Information provided:
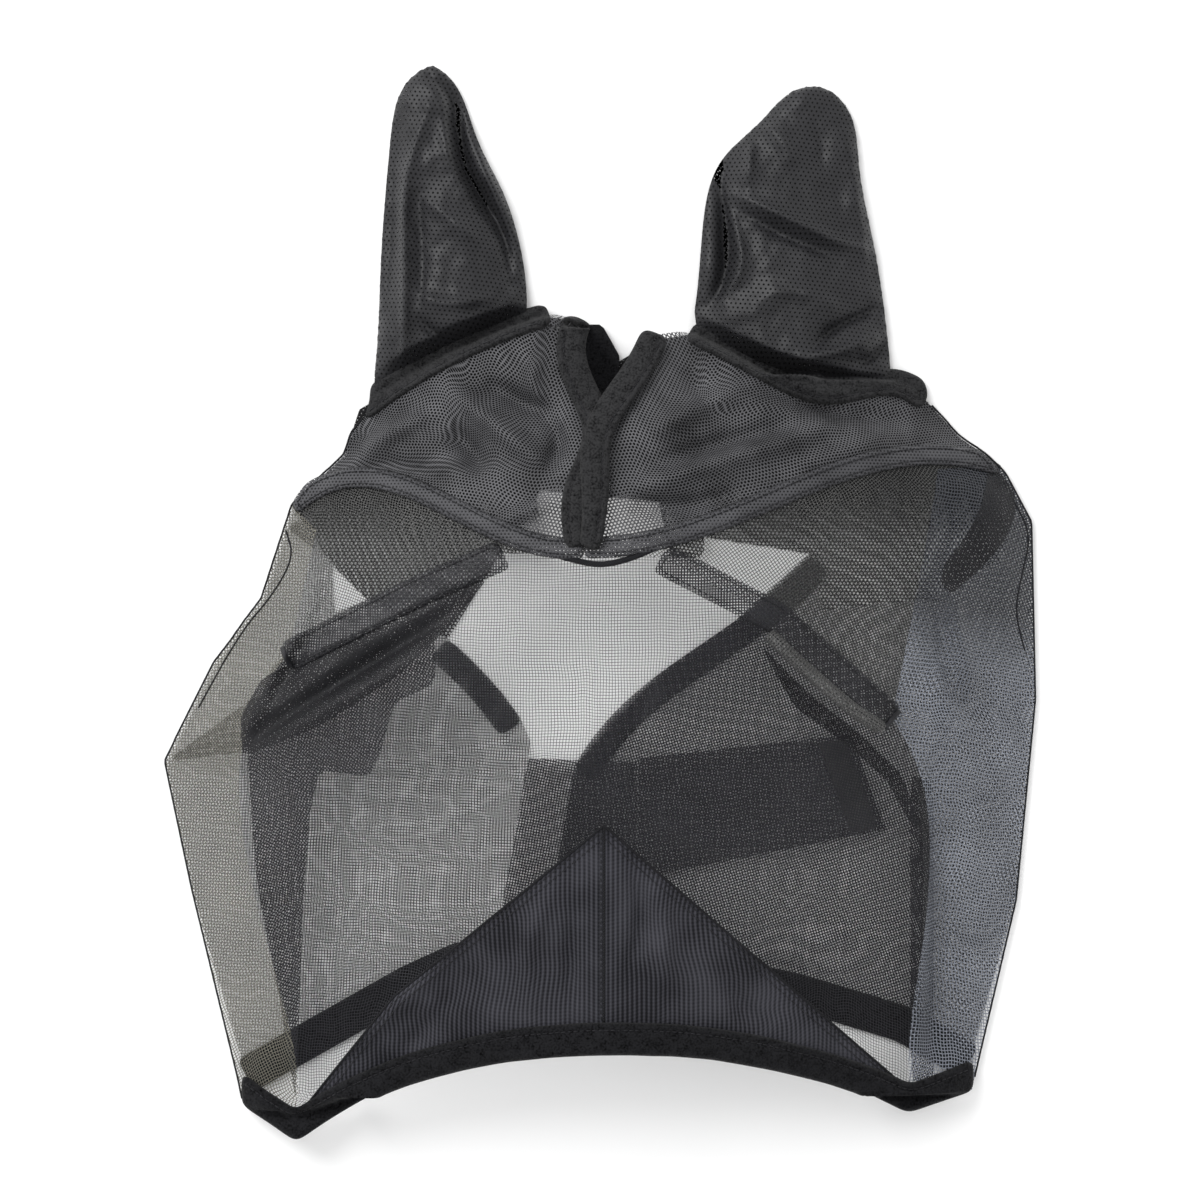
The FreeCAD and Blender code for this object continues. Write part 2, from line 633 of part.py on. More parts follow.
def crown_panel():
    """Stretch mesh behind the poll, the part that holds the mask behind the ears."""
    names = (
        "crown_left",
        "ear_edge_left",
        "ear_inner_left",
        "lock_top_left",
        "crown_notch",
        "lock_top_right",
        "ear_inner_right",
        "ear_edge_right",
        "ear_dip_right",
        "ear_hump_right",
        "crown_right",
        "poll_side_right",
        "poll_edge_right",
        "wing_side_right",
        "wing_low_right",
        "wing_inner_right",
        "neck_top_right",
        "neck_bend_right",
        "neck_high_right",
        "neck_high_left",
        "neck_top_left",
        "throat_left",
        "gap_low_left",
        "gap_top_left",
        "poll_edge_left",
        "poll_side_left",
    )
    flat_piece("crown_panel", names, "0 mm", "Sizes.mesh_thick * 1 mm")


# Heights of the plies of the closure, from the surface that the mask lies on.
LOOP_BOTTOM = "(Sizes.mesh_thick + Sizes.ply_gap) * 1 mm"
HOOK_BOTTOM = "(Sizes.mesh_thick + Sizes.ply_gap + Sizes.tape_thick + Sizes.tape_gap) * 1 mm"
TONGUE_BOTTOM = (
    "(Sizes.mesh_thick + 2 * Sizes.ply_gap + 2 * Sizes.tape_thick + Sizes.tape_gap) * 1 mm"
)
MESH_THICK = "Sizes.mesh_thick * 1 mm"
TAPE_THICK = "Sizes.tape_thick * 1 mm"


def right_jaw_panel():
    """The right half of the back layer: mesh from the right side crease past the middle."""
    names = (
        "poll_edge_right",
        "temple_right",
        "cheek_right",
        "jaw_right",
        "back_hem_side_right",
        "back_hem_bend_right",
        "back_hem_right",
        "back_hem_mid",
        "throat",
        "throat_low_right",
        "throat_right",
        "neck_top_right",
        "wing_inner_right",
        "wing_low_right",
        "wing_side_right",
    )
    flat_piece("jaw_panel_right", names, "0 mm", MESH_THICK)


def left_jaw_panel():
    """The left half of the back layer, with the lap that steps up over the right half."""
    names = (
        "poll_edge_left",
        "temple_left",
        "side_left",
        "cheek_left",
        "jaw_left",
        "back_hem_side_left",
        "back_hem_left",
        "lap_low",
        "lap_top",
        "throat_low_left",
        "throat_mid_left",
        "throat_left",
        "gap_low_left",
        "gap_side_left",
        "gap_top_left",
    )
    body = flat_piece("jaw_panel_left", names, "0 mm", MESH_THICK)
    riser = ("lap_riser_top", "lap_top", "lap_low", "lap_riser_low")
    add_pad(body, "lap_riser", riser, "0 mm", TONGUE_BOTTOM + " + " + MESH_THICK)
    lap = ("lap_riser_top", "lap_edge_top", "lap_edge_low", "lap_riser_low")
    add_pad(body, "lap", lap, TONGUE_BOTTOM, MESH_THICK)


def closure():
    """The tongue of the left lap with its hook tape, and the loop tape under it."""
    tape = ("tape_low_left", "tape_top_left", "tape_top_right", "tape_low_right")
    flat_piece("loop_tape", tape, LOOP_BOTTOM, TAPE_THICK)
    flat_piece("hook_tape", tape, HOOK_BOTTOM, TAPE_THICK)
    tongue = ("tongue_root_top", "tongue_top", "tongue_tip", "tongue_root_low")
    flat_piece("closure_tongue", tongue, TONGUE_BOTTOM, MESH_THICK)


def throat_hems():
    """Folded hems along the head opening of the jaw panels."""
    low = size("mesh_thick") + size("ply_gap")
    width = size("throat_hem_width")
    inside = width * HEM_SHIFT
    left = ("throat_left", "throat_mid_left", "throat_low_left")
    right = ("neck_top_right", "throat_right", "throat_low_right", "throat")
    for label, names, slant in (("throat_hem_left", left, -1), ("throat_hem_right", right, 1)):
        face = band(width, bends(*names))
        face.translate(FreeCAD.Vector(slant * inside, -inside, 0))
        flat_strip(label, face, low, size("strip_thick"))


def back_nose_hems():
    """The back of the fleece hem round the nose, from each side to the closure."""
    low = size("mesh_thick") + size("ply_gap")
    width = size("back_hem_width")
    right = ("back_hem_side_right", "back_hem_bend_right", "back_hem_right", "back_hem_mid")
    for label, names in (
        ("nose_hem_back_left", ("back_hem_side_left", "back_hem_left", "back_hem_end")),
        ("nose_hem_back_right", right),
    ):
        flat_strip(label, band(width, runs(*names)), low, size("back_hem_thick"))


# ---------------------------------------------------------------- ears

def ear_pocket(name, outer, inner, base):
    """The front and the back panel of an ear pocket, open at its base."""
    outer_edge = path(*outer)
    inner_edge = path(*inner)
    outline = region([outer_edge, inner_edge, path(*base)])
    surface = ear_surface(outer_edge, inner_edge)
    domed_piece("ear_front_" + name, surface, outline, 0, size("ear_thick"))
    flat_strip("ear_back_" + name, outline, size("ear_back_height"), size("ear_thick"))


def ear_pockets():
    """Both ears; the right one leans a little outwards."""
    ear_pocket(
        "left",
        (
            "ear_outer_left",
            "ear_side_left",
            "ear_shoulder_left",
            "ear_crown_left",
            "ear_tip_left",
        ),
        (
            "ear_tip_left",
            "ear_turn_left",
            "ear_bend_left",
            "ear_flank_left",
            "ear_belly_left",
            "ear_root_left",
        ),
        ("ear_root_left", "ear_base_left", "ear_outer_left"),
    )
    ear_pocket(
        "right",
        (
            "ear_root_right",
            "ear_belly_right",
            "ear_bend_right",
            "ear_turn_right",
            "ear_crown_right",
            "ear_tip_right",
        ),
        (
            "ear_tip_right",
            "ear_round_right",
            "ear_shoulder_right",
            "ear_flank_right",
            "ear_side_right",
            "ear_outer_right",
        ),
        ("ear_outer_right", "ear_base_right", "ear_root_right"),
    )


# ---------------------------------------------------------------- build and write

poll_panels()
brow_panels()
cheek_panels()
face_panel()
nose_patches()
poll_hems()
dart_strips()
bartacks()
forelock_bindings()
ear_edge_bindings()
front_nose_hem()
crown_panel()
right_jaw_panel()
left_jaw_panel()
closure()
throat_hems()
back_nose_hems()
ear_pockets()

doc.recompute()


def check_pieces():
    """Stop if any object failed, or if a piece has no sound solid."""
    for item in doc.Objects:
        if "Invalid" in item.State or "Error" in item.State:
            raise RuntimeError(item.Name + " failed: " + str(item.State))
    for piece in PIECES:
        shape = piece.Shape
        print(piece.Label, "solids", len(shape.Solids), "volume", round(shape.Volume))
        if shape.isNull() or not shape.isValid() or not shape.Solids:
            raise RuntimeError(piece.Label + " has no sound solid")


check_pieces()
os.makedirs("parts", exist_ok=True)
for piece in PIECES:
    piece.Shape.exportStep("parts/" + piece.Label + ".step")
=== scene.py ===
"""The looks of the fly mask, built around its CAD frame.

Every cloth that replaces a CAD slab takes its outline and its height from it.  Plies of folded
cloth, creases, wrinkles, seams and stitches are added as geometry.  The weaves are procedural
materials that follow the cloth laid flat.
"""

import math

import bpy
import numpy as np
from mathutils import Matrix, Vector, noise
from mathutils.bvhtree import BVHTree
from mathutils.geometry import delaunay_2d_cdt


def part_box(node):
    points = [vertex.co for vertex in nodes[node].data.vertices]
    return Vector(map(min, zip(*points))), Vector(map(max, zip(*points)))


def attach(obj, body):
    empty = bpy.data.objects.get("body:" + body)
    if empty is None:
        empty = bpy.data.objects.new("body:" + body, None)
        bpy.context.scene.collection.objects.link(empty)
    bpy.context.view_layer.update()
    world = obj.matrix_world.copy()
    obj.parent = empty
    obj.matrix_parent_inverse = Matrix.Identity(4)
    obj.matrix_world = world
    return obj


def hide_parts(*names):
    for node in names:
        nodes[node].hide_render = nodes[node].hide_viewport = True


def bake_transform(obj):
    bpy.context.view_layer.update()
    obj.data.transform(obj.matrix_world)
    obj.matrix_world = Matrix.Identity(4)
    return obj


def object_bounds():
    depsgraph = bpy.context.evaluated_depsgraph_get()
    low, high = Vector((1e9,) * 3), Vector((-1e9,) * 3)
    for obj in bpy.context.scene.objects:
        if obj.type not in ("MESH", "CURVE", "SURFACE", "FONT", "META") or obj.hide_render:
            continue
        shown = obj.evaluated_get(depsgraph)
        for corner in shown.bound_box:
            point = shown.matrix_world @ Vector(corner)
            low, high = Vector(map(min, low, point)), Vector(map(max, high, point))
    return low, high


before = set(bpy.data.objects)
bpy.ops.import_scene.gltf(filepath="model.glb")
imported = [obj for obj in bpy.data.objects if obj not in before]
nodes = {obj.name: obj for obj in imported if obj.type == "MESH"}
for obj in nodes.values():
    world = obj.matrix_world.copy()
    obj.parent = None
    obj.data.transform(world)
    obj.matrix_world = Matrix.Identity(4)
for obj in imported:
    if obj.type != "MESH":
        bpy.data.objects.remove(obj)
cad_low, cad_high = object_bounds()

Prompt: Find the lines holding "before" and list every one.

Exercise solution:
before = set(bpy.data.objects)
imported = [obj for obj in bpy.data.objects if obj not in before]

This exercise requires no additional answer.